Her research lies at the intersection of applied microeconometrics, health, labor, gender and development economics. She has published her works on international migration, weather shocks and risk-sharing in high-ranking ISI-listed international journals such as the Journal of Population Economics (JoPE) and Journal of Development Studies (JDS). Her other research papers on labor, health and environmental economics are included as working and discussion papers at Stanford University Asia Health Policy Program Working Paper series and Global Labor Organization Discussion Paper series. She has presented her papers in different international conferences including Population Association of America Annual Conference, Asian Meeting of the Econometric Society, A Manchester Migration Lab Conference, among others.

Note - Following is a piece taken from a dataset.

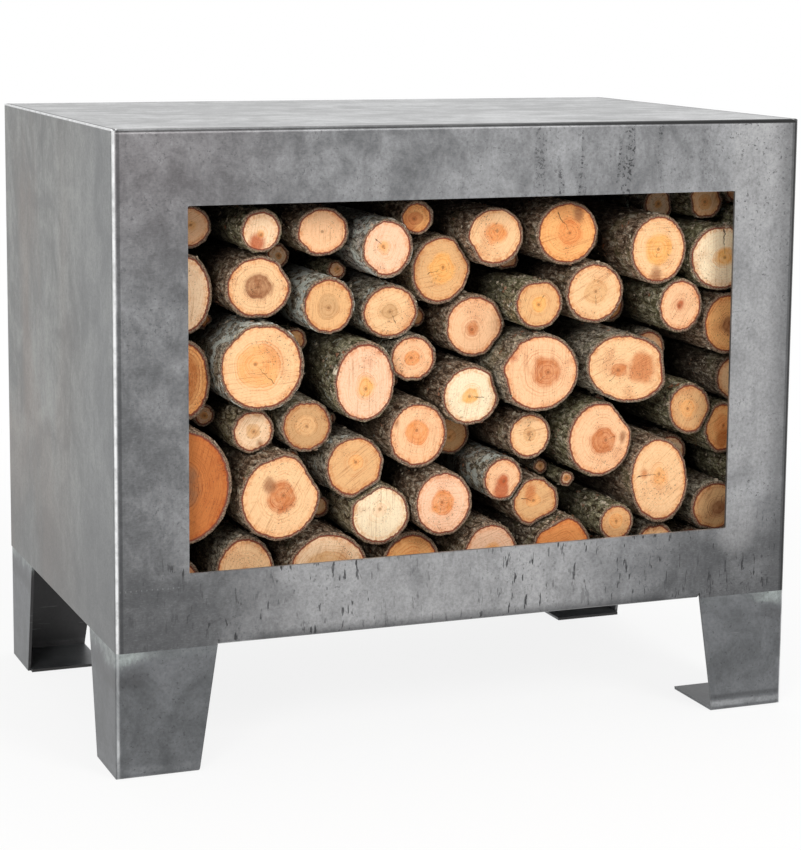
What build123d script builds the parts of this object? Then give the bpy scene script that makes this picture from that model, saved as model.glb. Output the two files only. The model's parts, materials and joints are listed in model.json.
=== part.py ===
# Log box: a folded steel box on four folded legs, open through a window in its front and
# stacked with round logs that lie front to back.
#
# Millimetres. +Z is up and the window faces -Y. The origin is on the ground, under the
# middle of the box.

from build123d import *
import math
import os

# Box
box_width = 700.0
box_depth = 450.0
box_height = 480.0
sheet = 3.0                 # thickness of all the steel
fold_radius = 5.0           # outside radius of every fold
seam_slit = 0.4             # slit between the top and each side, bridged by the welds
fold_relief = 1.6           # radius of the hole where the slit meets the folds
fit_gap = 0.3               # room at the sides of a panel that is let in

# Window in the front
stile_width = 70.0
top_rail = 70.0
bottom_rail = 70.0
window_corner = 1.5

# Flanges folded in under the front and the rear, which carry the floor panel
flange_depth = 25.0
flange_end_gap = 2.0        # between the end of a flange and the leg beside it

# Legs, each an angle with a foot folded inwards
leg_height = 120.0
wing_top = 97.0             # width of the front or rear wing where it meets the box
wing_bottom = 79.0
side_wing_top = 100.0
side_wing_bottom = 75.0
foot_depth = 82.0

# Welds
bead_radius = 5.0           # weld between a leg and the box
stitch_radius = 3.0         # weld between two panels
stitch_length = 30.0
stitches_deep = 3           # stitches along each side of the top
stitches_wide = 4           # stitches along each rear or floor seam
stitch_margin = 60.0        # from the end of a seam to the middle of its first stitch

# Stack of logs, from side to side of the box
room_above_stack = 50.0     # between the highest log and the underside of the top
log_gap = 0.4               # between a log and whatever it rests against
side_recess = 60.0          # how far the logs behind the frame's sides stand back

# Every log: across from the middle, height of its middle above the floor panel, width,
# height, turn in degrees, and how far its cut end stands behind the front sheet.
log_rows = {
    "a": [
        (-214, 44, 64, 89, 0, 35),
        (-132, 43, 86, 86, 0, 30),
        (-41, 38, 67, 76, 0, 45),
        (37, 41, 66, 83, 0, 30),
        (112, 43, 70, 86, 0, 25),
        (169, 73, 42, 42, 0, 20),
        (221, 34, 54, 68, 0, 35),
        (288, 78, 58, 56, 0, 35),
    ],
    "b": [
        (-279, 141, 95, 113, 0, 15),
        (-184, 124, 84, 88, -20, 20),
        (-80, 97, 66, 62, 0, 30),
        (-16, 105, 64, 68, 0, 25),
        (51, 123, 47, 48, 0, 35),
        (89, 96, 55, 54, 0, 40),
        (216, 113, 68, 92, 8, 20),
    ],
    "c": [
        (-203, 184, 46, 46, 0, 45),
        (-151, 187, 55, 54, 0, 40),
        (-106, 146, 64, 64, 0, 30),
        (-43, 174, 65, 68, 0, 25),
        (79, 164, 50, 50, 0, 35),
        (151, 158, 75, 80, 0, 25),
        (259, 180, 52, 57, 20, 40),
        (300, 157, 46, 57, 0, 45),
    ],
    "d": [
        (-271, 237, 54, 80, 0, 40),
        (-202, 249, 87, 87, 0, 20),
        (-98, 229, 66, 82, 0, 25),
        (-41, 246, 52, 49, 0, 45),
        (14, 209, 65, 63, 0, 30),
        (80, 230, 88, 80, 0, 15),
        (178, 229, 97, 72, -12, 18),
    ],
    "e": [
        (-133, 303, 56, 58, 0, 30),
        (-67, 293, 62, 56, 0, 40),
        (25, 274, 66, 65, 0, 50),
        (80, 297, 55, 54, 0, 20),
        (145, 304, 67, 64, 0, 30),
        (238, 288, 53, 58, 0, 25),
        (293, 267, 57, 66, 0, 30),
    ],
    "f": [
        (-269, 317, 56, 80, 0, 45),
        (-201, 322, 69, 63, 0, 35),
        (-11, 330, 65, 71, -15, 50),
        (209, 346, 66, 73, 0, 20),
        (283, 335, 77, 70, 0, 25),
    ],
    "g": [
        (-200, 376, 44, 44, 0, 30),
        (-136, 372, 57, 50, 0, 40),
        (-77, 356, 56, 60, -15, 22),
        (-38, 382, 38, 36, 0, 45),
        (39, 362, 64, 61, 0, 35),
        (114, 364, 70, 66, 0, 30),
    ],
}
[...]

She serves as a referee in prestigious international journals such as JDS, JoPE, Review of Economics of the Household, among others. She was the recipient of the UP Centennial Professorial Chair Award for two consecutive years (2017 and 2018) and International Publication Award for three years (2016, 2017, 2020).

Presentation Theme

The National Transfer Accounts (NTA) constitute a systematic accounting of economic flows from one age group to another. It was motivated by economic lifecycle and the accounts constructed by researchers from about 80 countries that measure how individuals at every age produce, consume, save, and share economic resources. The NTA system was developed to improve our understanding of how demographic change can impact economic growth, generational equity, public finance, among others. The keynote focuses on the economic implication of the demographic transition in the ASEAN region using NTA and attempts to incorporate the role of input-output models into the analysis.